User interface changes
Possibly the ability to limit migrations from the UI.
API changes
TBD
Comment | File | Size | Author |
---|---|---|---|
#43 | 2309695-43.patch | 21.18 KB | alexpott |
#43 | 40-43-interdiff.txt | 3.16 KB | alexpott |
#40 | interdiff.txt | 4.69 KB | quietone |
#40 | 2309695-40.patch | 21.25 KB | quietone |
#37 | interdiff.txt | 2.08 KB | quietone |
Comments
Comment #1
chx CreditAttribution: chx commentedI think #2282013: Add a row limit option to MigrateExecutable will be completely swallowed by this. Specify a batch size, run one batch, done.
Comment #2
mikeryanBatching for the UI, support for row limits, etc. is all being handled now by the contrib tools.

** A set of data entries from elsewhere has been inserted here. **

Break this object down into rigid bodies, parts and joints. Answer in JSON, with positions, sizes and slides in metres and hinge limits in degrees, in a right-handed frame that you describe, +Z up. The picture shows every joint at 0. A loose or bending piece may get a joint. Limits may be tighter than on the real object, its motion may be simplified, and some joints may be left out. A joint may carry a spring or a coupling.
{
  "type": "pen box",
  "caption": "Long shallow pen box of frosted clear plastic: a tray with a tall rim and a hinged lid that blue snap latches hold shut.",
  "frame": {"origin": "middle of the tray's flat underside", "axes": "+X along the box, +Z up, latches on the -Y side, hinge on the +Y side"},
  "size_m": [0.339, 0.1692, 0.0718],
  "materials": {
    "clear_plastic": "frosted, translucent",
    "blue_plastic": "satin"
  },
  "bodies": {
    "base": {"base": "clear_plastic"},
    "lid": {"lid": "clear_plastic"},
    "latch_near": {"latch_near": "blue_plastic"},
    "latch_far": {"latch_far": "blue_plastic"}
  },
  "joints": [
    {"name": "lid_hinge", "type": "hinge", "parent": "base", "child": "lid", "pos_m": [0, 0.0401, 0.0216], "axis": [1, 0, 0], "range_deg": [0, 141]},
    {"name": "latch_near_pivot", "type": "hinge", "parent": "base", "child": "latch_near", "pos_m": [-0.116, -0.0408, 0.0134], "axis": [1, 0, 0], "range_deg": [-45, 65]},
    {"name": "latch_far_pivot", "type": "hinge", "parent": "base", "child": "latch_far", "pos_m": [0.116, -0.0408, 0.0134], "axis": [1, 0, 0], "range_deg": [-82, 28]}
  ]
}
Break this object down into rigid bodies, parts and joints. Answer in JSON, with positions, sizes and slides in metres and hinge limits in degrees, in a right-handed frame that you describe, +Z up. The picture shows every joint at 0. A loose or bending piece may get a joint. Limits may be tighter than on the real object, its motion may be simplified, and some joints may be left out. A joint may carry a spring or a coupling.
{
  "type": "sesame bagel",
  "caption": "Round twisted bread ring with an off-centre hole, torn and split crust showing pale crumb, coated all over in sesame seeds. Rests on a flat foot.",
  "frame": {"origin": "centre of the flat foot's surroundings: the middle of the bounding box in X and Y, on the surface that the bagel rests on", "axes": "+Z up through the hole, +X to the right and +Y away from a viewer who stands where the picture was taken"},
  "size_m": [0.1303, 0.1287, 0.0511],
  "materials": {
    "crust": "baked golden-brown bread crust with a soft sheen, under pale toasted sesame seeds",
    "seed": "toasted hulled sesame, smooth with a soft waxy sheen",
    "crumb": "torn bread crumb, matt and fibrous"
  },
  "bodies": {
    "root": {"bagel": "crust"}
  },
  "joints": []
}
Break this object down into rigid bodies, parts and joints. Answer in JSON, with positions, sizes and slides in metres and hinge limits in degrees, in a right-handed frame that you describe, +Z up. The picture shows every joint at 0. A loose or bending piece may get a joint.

The one element here we don't have in D8 is batching of large SQL queries - for very large migrations, the migration's base query may simply overrun memory limits/buffer sizes/etc. This functionality was added to D7 migrate in #2296187: Add batched query support to MigrateSQLSource, we should look at porting it forward (not from the patch there but from the current implementation, there ended up being a couple significant bugs in that patch).
Comment #3
mikeryanLooks like an instance of this issue may have been spotted in the wild: #2625366: Upgrading D6 to D8 will crash with lots of nodes
Comment #4
mikeryanComment #5
mikeryanHere's a straight-forward port of the D7 functionality. Would be great if someone with a huge volume of content could manually test with this path.
Comment #6
mikeryanAnd then, thinking about how to test this (which requires setting a batch_size option in the source plugin configuration), given the lack of tools for configuring migrations... The batching is disabled by default, but maybe we should enable it with some fair-sized value like, I don't know, 50000?
Comment #7
benjy CreditAttribution: benjy at PreviousNext commentedIt seems strange to prefix these with get when they don't actually return anything? Maybe it should just be nextRow() or prepareNextRow(), which then is kind of close to prepareRow(), open to suggestions?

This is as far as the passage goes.